Good luck and if there's anything else I can do for you, don't hesitate to contact me.

Linda Grishman
www.sweetonvermont.com
Linda,
Thanks for your reply. My chocolates turned out very well but the chocolate I used for dipping I think WAS too viscous. It used to work great when I didn't pre-coat and now it's too thick (but then I had cracking). Although the taste is still wonderful, I enjoy the thinner shells. This is why I call myself an amateur! It takes a long time to master chocolate. I was using Callebaut 54.5% (3 dots for cocoa butter content). When you do your first coat do you roll them in your hand or do you dip them? I found it much easier to roll them in my hands as it reduced having a foot this way. I also had cracking when I tried dipping my first coat in the thinned chocolate. I literally had the perfect temperature/humidity that day to work with chocolate so I know that wasn't a factor.

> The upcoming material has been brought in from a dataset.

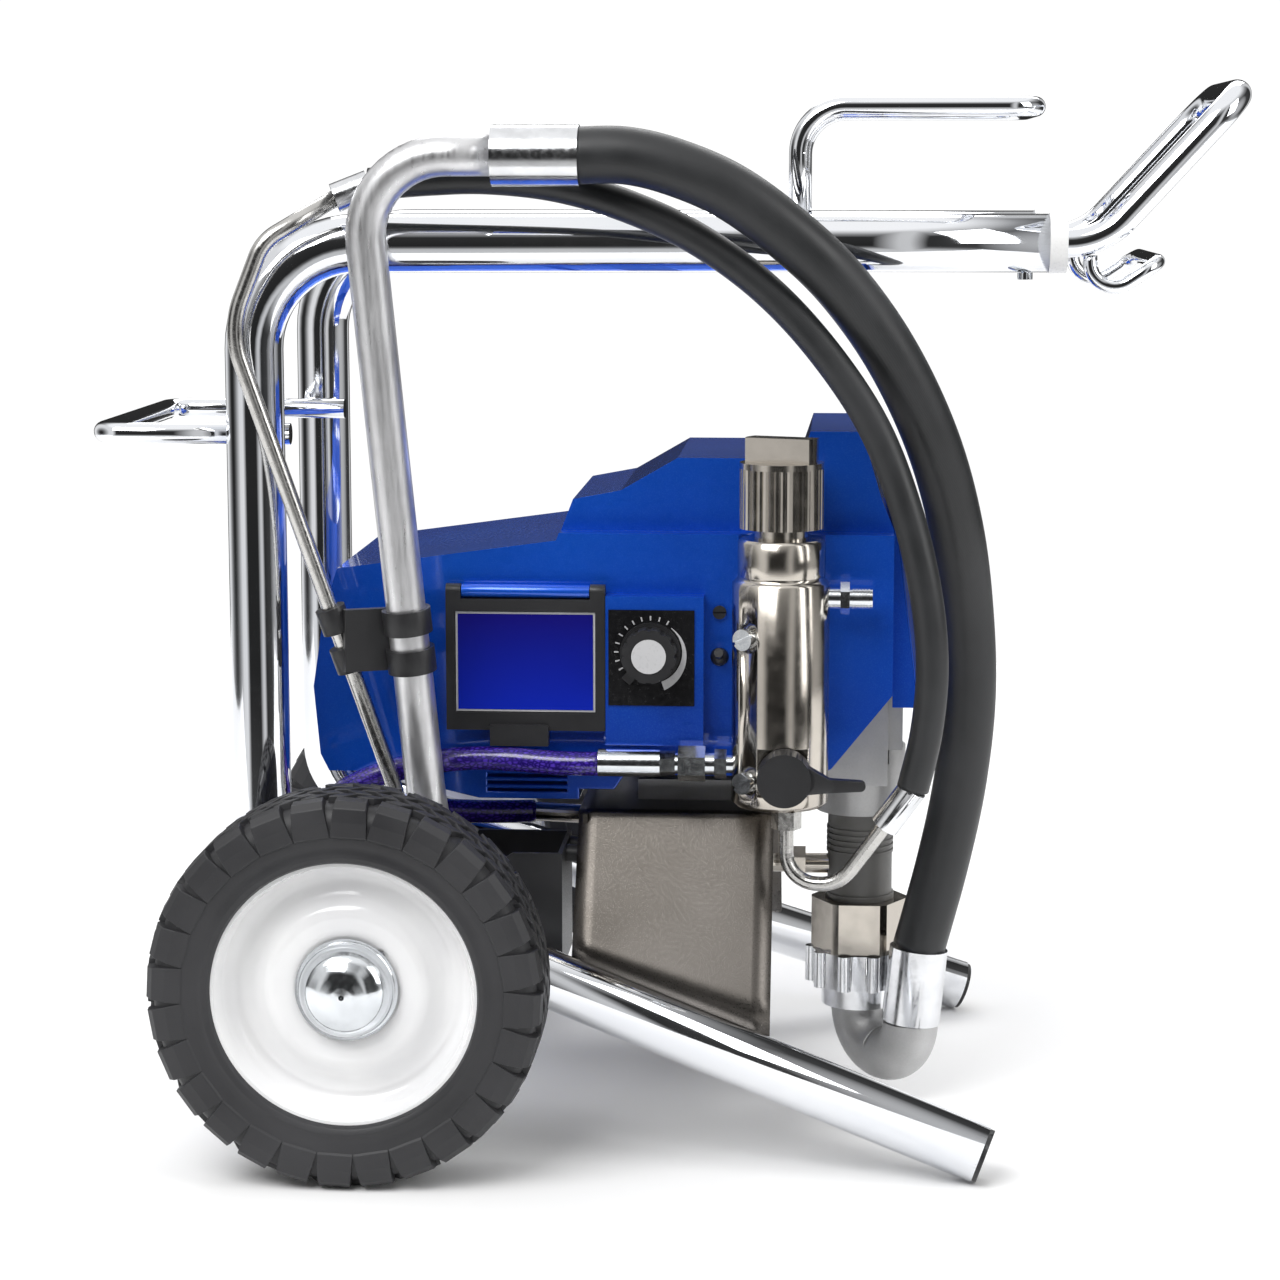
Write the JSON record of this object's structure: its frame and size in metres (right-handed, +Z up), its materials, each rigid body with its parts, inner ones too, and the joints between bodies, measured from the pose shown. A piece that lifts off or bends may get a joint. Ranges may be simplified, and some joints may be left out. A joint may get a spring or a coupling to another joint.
{
  "type": "airless paint sprayer",
  "caption": "Electric airless paint sprayer on a two-wheeled chrome tube cart, with a piston pump, upright filter housing, pick-up and drain tubes, hose racks and a telescoping handle.",
  "frame": {"origin": "centre of the footprint, on the floor", "axes": "+X from the wheels to the front feet and the grip, -Y the side with the controls, +Z up"},
  "size_m": [0.7619, 0.514, 0.6995],
  "materials": {
    "chrome": "bright chrome plate on bent tube",
    "saddle_steel": "dark bright-rolled sheet",
    "axle_steel": "zinc-plated steel",
    "black_plastic": "fine-grained black moulding",
    "white_plastic": "white nylon",
    "zinc": "bright zinc plate",
    "tyre_rubber": "black moulded rubber",
    "rim_paint": "gloss white enamel",
    "bush": "sintered bronze",
    "blue_cover": "metallic blue lacquered moulding",
    "cast_alloy": "bead-blasted casting",
    "motor_steel": "black enamel",
    "copper": "varnished windings",
    "gear_steel": "hobbed steel",
    "dial_plate": "printed plate",
    "nickel": "warm satin nickel plate",
    "screen": "filter mesh",
    "pump_steel": "grey phosphate steel",
    "polished_steel": "ground and polished",
    "alloy_tube": "drawn tube",
    "crimp": "bright crimped sleeve",
    "hose_rubber": "black fabric-wrapped rubber",
    "hose_blue": "violet-blue polyurethane jacket",
    "stainless": "satin stainless tube"
  },
  "bodies": {
    "cart": {"side_tube_near": "chrome", "side_tube_far": "chrome", "axle": "axle_steel", "rear_rack": "chrome", "hose_rack": "chrome", "saddle": "saddle_steel", "foot_plugs": "black_plastic", "collars": "white_plastic", "stop_screws": "zinc", "shroud": "blue_cover", "front_cover": "blue_cover", "motor_cover": "blue_cover", "gearbox": "cast_alloy", "gearbox_front": "cast_alloy", "motor_stator": "motor_steel", "display_panel": "blue_cover", "control_panel": "dial_plate", "cover_screws": "black_plastic", "filter_housing": "nickel", "filter_element": "screen", "outlet_fitting": "zinc", "housing_bolts": "zinc", "drain_valve": "nickel", "drain_tube_lower": "stainless", "pump_cylinder": "pump_steel", "pump_outlet": "nickel", "cylinder_nut": "nickel", "suction_nut": "crimp", "suction_elbow": "cast_alloy", "suction_ferrules": "crimp", "suction_tube": "alloy_tube", "suction_strainer": "screen", "drain_ferrules": "crimp", "drain_tube_upper": "stainless", "tube_clip": "black_plastic", "drip_cup": "black_plastic", "pressure_fittings": "zinc", "suction_hose": "hose_rubber", "drain_hose": "hose_rubber", "pressure_hose": "hose_blue"},
    "telescoping_handle": {"handle": "chrome", "pail_hook": "chrome"},
    "near_wheel": {"tyre_near": "tyre_rubber", "rim_near": "rim_paint", "bearing_near": "bush", "hub_cap_near": "zinc"},
    "far_wheel": {"tyre_far": "tyre_rubber", "rim_far": "rim_paint", "bearing_far": "bush", "hub_cap_far": "zinc"},
    "armature": {"motor_rotor": "copper"},
    "crank": {"crank_gear": "gear_steel"},
    "pump_drive": {"connecting_rod": "gear_steel", "pump_rod": "polished_steel"},
    "display_door": {"display_cover": "black_plastic"},
    "dial": {"pressure_knob": "black_plastic"},
    "toggle": {"power_switch": "black_plastic"},
    "filter_bonnet": {"filter_cap": "nickel"},
    "drain_lever": {"drain_handle": "black_plastic"}
  },
  "joints": [
    {"name": "handle_slide", "type": "slide", "parent": "cart", "child": "telescoping_handle", "axis": [1, 0, 0], "range_m": [0, 0.1]},
    {"name": "near_wheel_spin", "type": "hinge", "parent": "cart", "child": "near_wheel", "pos_m": [-0.193, -0.222, 0.127], "axis": [0, 1, 0], "continuous": true},
    {"name": "far_wheel_spin", "type": "hinge", "parent": "cart", "child": "far_wheel", "pos_m": [-0.193, 0.222, 0.127], "axis": [0, 1, 0], "continuous": true},
    {"name": "armature_spin", "type": "hinge", "parent": "cart", "child": "armature", "pos_m": [-0.062, 0, 0.32], "axis": [1, 0, 0], "continuous": true},
    {"name": "crank_spin", "type": "hinge", "parent": "cart", "child": "crank", "pos_m": [0.106, 0, 0.33], "axis": [1, 0, 0], "continuous": true},
    {"name": "pump_stroke", "type": "slide", "parent": "cart", "child": "pump_drive", "axis": [0, 0, 1], "range_m": [-0.02, 0]},
    {"name": "door_hinge", "type": "hinge", "parent": "cart", "child": "display_door", "pos_m": [-0.09, -0.103, 0.365], "axis": [1, 0, 0], "range_deg": [-110, 0]},
    {"name": "dial_turn", "type": "hinge", "parent": "cart", "child": "dial", "pos_m": [-0.008, -0.11, 0.326], "axis": [0, 1, 0], "range_deg": [-60, 210]},
    {"name": "toggle_tilt", "type": "hinge", "parent": "cart", "child": "toggle", "pos_m": [0.037, -0.095, 0.321], "axis": [1, 0, 0], "range_deg": [0, 30]},
    {"name": "bonnet_turn", "type": "hinge", "parent": "cart", "child": "filter_bonnet", "pos_m": [0.078, -0.115, 0.41], "axis": [0, 0, 1], "continuous": true},
    {"name": "drain_turn", "type": "hinge", "parent": "cart", "child": "drain_lever", "pos_m": [0.082, -0.15, 0.252], "axis": [0, 1, 0], "range_deg": [0, 90]}
  ],
  "couplings": [
    {"joint": "crank_spin", "follows": "armature_spin", "ratio": -0.1}
  ]
}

BTW, I've been to your website awhile back looking at your classes! That's so ironic. It's a great site and maybe if I make it out to NE I'll have to stop by. I grew up in CT and lived in Maine for many years and I long to return!
Thanks again,
Lizzy Steffen
www.lizzyskitchen.com
Hi Lizzy: Never dip, just roll. And as you get more proficient at it, try rolling two together and then three. Just spread them out in our hand. The first roll doesn't necessarily even have to completely cover the ganache. That way it has some room to expand before the second roll. It's the only way I do it. Learned it years ago by accident. Just keep practicing and do your own thing.
I think you'd enjoy my class as it's hands on. No more than two people. Otherwise it's a zoo and people have to strain to see what's going on.
Keep up the good work and don't hesitate to ask questions.

Linda
Doing a double dip will help with slowing down oil migration into the shell, softening it.